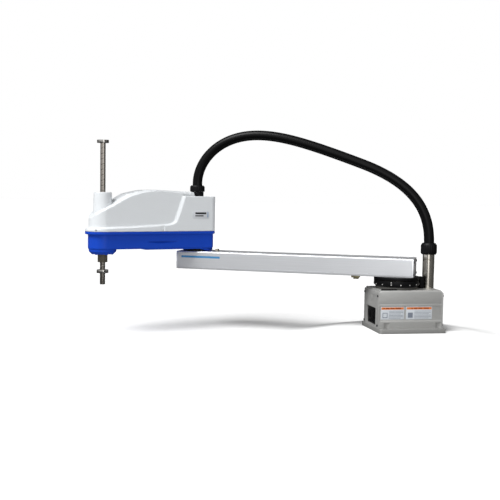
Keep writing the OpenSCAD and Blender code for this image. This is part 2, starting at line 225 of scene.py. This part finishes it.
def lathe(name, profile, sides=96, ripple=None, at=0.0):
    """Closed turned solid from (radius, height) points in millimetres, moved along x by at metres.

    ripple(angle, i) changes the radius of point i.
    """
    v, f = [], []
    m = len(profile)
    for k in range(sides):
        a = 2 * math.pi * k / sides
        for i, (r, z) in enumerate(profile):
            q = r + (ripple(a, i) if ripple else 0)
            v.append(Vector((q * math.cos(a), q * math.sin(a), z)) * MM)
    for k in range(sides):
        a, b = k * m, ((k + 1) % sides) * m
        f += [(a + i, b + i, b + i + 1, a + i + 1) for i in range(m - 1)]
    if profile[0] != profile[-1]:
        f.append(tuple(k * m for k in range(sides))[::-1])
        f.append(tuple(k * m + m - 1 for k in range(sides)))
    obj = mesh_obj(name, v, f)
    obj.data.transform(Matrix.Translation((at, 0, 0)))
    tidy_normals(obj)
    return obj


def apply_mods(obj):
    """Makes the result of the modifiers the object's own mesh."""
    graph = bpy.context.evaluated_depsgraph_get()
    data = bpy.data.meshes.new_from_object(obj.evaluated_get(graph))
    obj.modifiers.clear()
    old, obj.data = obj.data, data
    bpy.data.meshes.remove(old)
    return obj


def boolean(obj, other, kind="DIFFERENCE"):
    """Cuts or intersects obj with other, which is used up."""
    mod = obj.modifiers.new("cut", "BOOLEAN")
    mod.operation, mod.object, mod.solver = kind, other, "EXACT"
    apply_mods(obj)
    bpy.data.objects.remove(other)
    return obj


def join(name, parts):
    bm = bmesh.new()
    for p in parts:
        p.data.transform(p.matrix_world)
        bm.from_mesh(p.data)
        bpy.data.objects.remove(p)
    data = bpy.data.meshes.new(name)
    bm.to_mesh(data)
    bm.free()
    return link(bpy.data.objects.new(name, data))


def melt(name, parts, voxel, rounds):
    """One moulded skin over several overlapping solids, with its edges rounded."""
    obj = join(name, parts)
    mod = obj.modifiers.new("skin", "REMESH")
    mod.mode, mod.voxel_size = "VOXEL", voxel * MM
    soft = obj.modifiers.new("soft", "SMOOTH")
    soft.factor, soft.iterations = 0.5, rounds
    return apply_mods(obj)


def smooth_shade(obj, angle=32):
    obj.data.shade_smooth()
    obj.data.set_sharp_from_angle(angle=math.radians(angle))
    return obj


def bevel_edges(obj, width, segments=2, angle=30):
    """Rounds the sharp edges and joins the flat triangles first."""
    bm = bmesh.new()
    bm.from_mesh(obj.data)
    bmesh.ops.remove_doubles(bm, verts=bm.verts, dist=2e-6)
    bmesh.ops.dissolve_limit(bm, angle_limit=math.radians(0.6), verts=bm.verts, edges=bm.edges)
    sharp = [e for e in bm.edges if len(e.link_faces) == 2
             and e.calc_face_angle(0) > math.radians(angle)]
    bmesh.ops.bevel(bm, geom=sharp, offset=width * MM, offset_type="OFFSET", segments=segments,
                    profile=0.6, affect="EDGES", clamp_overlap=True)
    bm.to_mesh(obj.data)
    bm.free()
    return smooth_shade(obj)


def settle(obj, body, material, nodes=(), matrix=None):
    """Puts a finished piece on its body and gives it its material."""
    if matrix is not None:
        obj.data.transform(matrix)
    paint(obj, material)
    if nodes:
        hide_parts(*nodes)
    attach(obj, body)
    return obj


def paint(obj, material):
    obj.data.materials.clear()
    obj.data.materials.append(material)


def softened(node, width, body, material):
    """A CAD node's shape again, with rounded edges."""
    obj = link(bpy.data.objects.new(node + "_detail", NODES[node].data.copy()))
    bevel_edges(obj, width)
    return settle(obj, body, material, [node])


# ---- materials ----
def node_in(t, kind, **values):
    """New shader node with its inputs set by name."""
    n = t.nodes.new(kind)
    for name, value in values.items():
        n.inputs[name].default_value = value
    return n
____
- What to do -
Copy every line verbatim.

- Exercise solution -
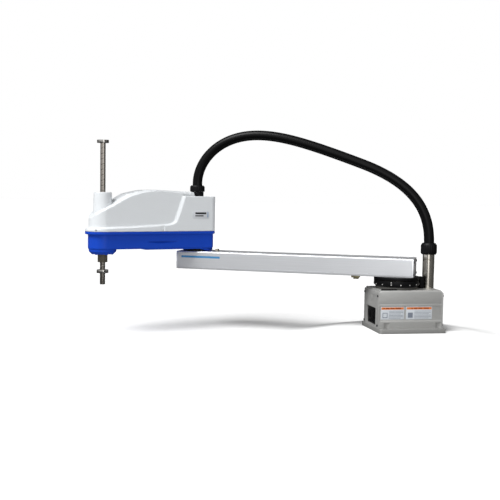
Keep writing the OpenSCAD and Blender code for this image. This is part 2, starting at line 225 of scene.py. This part finishes it.
def lathe(name, profile, sides=96, ripple=None, at=0.0):
    """Closed turned solid from (radius, height) points in millimetres, moved along x by at metres.

    ripple(angle, i) changes the radius of point i.
    """
    v, f = [], []
    m = len(profile)
    for k in range(sides):
        a = 2 * math.pi * k / sides
        for i, (r, z) in enumerate(profile):
            q = r + (ripple(a, i) if ripple else 0)
            v.append(Vector((q * math.cos(a), q * math.sin(a), z)) * MM)
    for k in range(sides):
        a, b = k * m, ((k + 1) % sides) * m
        f += [(a + i, b + i, b + i + 1, a + i + 1) for i in range(m - 1)]
    if profile[0] != profile[-1]:
        f.append(tuple(k * m for k in range(sides))[::-1])
        f.append(tuple(k * m + m - 1 for k in range(sides)))
    obj = mesh_obj(name, v, f)
    obj.data.transform(Matrix.Translation((at, 0, 0)))
    tidy_normals(obj)
    return obj


def apply_mods(obj):
    """Makes the result of the modifiers the object's own mesh."""
    graph = bpy.context.evaluated_depsgraph_get()
    data = bpy.data.meshes.new_from_object(obj.evaluated_get(graph))
    obj.modifiers.clear()
    old, obj.data = obj.data, data
    bpy.data.meshes.remove(old)
    return obj


def boolean(obj, other, kind="DIFFERENCE"):
    """Cuts or intersects obj with other, which is used up."""
    mod = obj.modifiers.new("cut", "BOOLEAN")
    mod.operation, mod.object, mod.solver = kind, other, "EXACT"
    apply_mods(obj)
    bpy.data.objects.remove(other)
    return obj


def join(name, parts):
    bm = bmesh.new()
    for p in parts:
        p.data.transform(p.matrix_world)
        bm.from_mesh(p.data)
        bpy.data.objects.remove(p)
    data = bpy.data.meshes.new(name)
    bm.to_mesh(data)
    bm.free()
    return link(bpy.data.objects.new(name, data))


def melt(name, parts, voxel, rounds):
    """One moulded skin over several overlapping solids, with its edges rounded."""
    obj = join(name, parts)
    mod = obj.modifiers.new("skin", "REMESH")
    mod.mode, mod.voxel_size = "VOXEL", voxel * MM
    soft = obj.modifiers.new("soft", "SMOOTH")
    soft.factor, soft.iterations = 0.5, rounds
    return apply_mods(obj)


def smooth_shade(obj, angle=32):
    obj.data.shade_smooth()
    obj.data.set_sharp_from_angle(angle=math.radians(angle))
    return obj


def bevel_edges(obj, width, segments=2, angle=30):
    """Rounds the sharp edges and joins the flat triangles first."""
    bm = bmesh.new()
    bm.from_mesh(obj.data)
    bmesh.ops.remove_doubles(bm, verts=bm.verts, dist=2e-6)
    bmesh.ops.dissolve_limit(bm, angle_limit=math.radians(0.6), verts=bm.verts, edges=bm.edges)
    sharp = [e for e in bm.edges if len(e.link_faces) == 2
             and e.calc_face_angle(0) > math.radians(angle)]
    bmesh.ops.bevel(bm, geom=sharp, offset=width * MM, offset_type="OFFSET", segments=segments,
                    profile=0.6, affect="EDGES", clamp_overlap=True)
    bm.to_mesh(obj.data)
    bm.free()
    return smooth_shade(obj)


def settle(obj, body, material, nodes=(), matrix=None):
    """Puts a finished piece on its body and gives it its material."""
    if matrix is not None:
        obj.data.transform(matrix)
    paint(obj, material)
    if nodes:
        hide_parts(*nodes)
    attach(obj, body)
    return obj


def paint(obj, material):
    obj.data.materials.clear()
    obj.data.materials.append(material)


def softened(node, width, body, material):
    """A CAD node's shape again, with rounded edges."""
    obj = link(bpy.data.objects.new(node + "_detail", NODES[node].data.copy()))
    bevel_edges(obj, width)
    return settle(obj, body, material, [node])


# ---- materials ----
def node_in(t, kind, **values):
    """New shader node with its inputs set by name."""
    n = t.nodes.new(kind)
    for name, value in values.items():
        n.inputs[name].default_value = value
    return n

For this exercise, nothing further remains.